WHAT IS REQUIRED: Only the lines from the start of the material through the line containing "return ring, coats" are to be extracted, exactly as they appear.

COLLECTED MATERIAL:
_ _ _ _ _

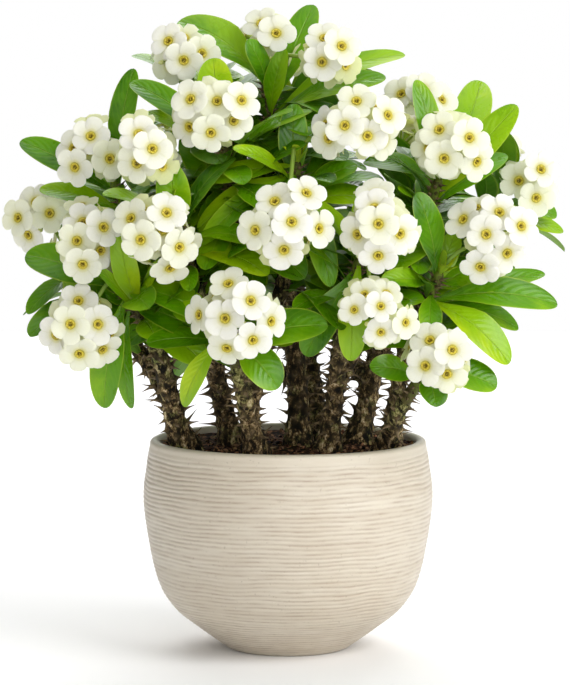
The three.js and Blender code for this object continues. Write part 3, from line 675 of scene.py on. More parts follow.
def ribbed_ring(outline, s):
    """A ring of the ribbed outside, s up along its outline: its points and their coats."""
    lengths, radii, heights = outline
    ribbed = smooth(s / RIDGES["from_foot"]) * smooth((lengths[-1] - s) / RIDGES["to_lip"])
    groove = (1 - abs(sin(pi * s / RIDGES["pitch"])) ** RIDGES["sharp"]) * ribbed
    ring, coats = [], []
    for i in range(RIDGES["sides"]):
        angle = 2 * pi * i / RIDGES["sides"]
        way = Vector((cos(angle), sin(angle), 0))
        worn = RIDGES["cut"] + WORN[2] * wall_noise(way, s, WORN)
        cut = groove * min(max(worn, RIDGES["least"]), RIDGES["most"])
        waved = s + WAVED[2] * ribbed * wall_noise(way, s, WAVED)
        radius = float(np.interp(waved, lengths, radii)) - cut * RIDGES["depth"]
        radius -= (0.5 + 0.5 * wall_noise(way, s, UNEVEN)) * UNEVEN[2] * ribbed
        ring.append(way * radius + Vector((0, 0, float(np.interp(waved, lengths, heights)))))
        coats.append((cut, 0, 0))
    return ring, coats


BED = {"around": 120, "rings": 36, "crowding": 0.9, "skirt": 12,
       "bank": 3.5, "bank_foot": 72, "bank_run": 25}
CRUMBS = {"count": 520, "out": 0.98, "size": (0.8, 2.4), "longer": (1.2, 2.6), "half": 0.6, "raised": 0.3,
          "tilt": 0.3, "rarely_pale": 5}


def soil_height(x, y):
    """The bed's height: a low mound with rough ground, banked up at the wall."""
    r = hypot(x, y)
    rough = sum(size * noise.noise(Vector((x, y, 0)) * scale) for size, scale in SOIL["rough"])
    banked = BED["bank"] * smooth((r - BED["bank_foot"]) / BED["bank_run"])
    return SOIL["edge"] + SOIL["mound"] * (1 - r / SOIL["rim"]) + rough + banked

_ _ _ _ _

ANSWER BELOW:
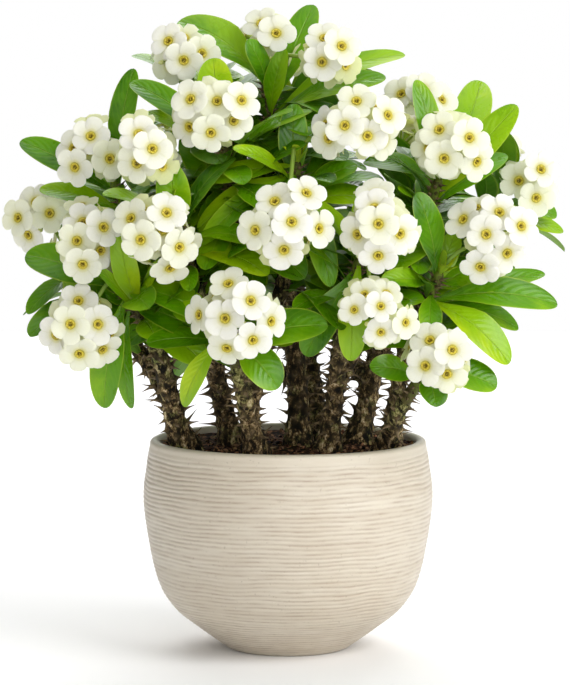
The three.js and Blender code for this object continues. Write part 3, from line 675 of scene.py on. More parts follow.
def ribbed_ring(outline, s):
    """A ring of the ribbed outside, s up along its outline: its points and their coats."""
    lengths, radii, heights = outline
    ribbed = smooth(s / RIDGES["from_foot"]) * smooth((lengths[-1] - s) / RIDGES["to_lip"])
    groove = (1 - abs(sin(pi * s / RIDGES["pitch"])) ** RIDGES["sharp"]) * ribbed
    ring, coats = [], []
    for i in range(RIDGES["sides"]):
        angle = 2 * pi * i / RIDGES["sides"]
        way = Vector((cos(angle), sin(angle), 0))
        worn = RIDGES["cut"] + WORN[2] * wall_noise(way, s, WORN)
        cut = groove * min(max(worn, RIDGES["least"]), RIDGES["most"])
        waved = s + WAVED[2] * ribbed * wall_noise(way, s, WAVED)
        radius = float(np.interp(waved, lengths, radii)) - cut * RIDGES["depth"]
        radius -= (0.5 + 0.5 * wall_noise(way, s, UNEVEN)) * UNEVEN[2] * ribbed
        ring.append(way * radius + Vector((0, 0, float(np.interp(waved, lengths, heights)))))
        coats.append((cut, 0, 0))
    return ring, coats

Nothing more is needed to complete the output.